Mr. John Ampontuah Kumah, Deputy Minister for Finance, has denied claims that the electronic transaction levy (e-levy) is going to be used by government as collateral to access additional loans.
“It is not true that the government is going to collateralize e-levy and all that, we are going to have enough revenues to be able to properly deal with the country’s development challenges, for example, to pay contractors working on our roads,” he stated.
Speaking to journalists in Kumasi, Mr Kumah described those assertions as lies and malicious propaganda being peddled by people opposed to the introduction of the levy to create disaffection for the government.
The Deputy Minister said the e-levy was an innovative fiscal policy to help generate adequate local revenue to prosecute the development agenda of the country.
He said the government needed sustainable revenue generation measures to get funds to construct roads, build schools, hospitals, bridges and others, to help bridge the huge infrastructural gap.
Mr Kumah, therefore, called on Ghanaians to support the e-levy to help the government embark on massive road construction and other infrastructural development in the country.

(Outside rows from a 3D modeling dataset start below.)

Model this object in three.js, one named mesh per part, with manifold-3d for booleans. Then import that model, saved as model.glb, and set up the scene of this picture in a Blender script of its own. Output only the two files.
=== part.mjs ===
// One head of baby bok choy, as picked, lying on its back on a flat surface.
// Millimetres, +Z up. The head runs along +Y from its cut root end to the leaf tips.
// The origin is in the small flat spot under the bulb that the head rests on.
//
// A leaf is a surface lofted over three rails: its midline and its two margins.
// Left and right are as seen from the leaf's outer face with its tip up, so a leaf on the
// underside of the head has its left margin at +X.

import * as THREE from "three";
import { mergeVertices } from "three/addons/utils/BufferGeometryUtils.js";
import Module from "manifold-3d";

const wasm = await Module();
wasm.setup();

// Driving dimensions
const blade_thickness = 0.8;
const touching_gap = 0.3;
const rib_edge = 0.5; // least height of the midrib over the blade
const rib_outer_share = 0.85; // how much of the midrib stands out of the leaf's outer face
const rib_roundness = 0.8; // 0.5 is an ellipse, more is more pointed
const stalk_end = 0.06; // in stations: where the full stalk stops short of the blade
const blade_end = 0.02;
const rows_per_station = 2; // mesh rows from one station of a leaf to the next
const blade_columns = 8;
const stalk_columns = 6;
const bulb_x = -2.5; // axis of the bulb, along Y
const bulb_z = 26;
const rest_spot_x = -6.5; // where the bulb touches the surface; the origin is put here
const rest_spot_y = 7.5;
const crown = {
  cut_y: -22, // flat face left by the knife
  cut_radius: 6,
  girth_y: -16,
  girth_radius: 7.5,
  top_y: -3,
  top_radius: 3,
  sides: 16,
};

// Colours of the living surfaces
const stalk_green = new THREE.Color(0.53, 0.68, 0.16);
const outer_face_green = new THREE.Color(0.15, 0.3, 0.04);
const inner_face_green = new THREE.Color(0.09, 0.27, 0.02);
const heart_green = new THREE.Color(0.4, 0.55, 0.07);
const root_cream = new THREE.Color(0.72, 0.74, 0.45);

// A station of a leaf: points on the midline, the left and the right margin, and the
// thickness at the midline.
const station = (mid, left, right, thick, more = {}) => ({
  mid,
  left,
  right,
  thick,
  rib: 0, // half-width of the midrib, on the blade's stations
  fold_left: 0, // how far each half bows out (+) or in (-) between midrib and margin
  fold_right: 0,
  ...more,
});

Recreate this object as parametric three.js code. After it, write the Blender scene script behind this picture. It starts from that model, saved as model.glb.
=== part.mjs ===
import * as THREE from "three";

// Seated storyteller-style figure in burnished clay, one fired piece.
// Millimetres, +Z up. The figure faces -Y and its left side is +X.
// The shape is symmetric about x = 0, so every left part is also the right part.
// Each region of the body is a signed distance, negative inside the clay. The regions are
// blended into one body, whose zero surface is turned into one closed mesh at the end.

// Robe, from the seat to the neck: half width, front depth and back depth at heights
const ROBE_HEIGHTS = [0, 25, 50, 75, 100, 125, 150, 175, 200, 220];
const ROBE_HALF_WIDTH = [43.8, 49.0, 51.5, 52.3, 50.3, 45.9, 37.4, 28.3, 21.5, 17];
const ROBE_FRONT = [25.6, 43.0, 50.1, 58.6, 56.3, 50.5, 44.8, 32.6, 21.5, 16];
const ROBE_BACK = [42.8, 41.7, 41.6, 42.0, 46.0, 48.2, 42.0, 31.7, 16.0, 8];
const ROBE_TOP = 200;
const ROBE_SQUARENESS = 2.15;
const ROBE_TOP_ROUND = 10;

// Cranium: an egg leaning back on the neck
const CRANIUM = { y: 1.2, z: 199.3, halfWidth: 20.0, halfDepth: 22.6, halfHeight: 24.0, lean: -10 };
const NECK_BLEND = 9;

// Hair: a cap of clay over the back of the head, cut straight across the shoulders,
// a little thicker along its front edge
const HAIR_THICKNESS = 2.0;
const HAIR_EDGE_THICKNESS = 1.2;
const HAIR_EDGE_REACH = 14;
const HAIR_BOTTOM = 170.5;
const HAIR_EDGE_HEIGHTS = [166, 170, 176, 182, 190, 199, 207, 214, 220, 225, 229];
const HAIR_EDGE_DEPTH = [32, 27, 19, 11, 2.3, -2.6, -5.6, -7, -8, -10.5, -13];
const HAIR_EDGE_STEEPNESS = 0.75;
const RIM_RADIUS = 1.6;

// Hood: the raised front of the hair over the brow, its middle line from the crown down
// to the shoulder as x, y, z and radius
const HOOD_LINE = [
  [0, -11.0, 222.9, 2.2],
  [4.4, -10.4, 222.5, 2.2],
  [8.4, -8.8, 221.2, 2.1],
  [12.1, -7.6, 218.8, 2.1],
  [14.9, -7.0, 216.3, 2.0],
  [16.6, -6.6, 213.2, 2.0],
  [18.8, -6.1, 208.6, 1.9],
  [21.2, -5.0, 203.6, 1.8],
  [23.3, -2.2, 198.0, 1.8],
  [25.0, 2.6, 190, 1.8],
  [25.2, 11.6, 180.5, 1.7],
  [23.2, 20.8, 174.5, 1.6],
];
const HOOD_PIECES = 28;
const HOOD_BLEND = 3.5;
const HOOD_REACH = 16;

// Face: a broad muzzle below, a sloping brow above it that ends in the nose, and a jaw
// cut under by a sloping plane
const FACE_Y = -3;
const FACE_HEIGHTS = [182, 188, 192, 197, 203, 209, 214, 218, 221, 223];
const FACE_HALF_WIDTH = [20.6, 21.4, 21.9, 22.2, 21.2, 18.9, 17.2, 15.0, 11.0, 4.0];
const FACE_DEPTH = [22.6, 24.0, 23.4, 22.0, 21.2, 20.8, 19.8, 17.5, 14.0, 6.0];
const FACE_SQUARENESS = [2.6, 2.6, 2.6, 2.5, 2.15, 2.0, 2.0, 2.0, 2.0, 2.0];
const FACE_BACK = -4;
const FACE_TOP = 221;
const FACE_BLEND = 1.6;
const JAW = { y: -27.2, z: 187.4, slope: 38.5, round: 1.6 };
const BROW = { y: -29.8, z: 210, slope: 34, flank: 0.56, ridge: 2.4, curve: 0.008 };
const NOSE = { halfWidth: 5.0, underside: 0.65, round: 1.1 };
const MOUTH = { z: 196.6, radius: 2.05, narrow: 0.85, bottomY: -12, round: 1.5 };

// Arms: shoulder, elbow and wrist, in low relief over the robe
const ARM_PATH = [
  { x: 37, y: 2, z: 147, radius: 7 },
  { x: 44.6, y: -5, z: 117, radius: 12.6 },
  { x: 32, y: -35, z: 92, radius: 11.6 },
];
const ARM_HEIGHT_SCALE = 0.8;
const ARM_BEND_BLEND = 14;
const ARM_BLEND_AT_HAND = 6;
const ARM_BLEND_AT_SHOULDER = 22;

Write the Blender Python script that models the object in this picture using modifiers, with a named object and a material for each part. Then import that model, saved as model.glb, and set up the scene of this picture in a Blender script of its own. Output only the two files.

The e-levy seeks to impose a 1.75 per cent levy on some electronic transactions such as mobile money transfers from accounts on one same Electronic Money Issuers (EMI), Mobile Money transfers from accounts on one EMI to a recipient on another EMI and transfers from bank accounts to mobile money accounts.
Also transfers from mobile money accounts to bank accounts and bank transfers originating from a bank account belonging to an individual will also attract the levy.
However, the announcement of the policy in the 2022 budget by the Finance Minister, had met stiff opposition, especially from the Minority in Parliament, and other groups and individuals.
They argue that the new tax policy if allowed to be implemented will bring untold hardships on Ghanaians who are already suffering severe economic hardships.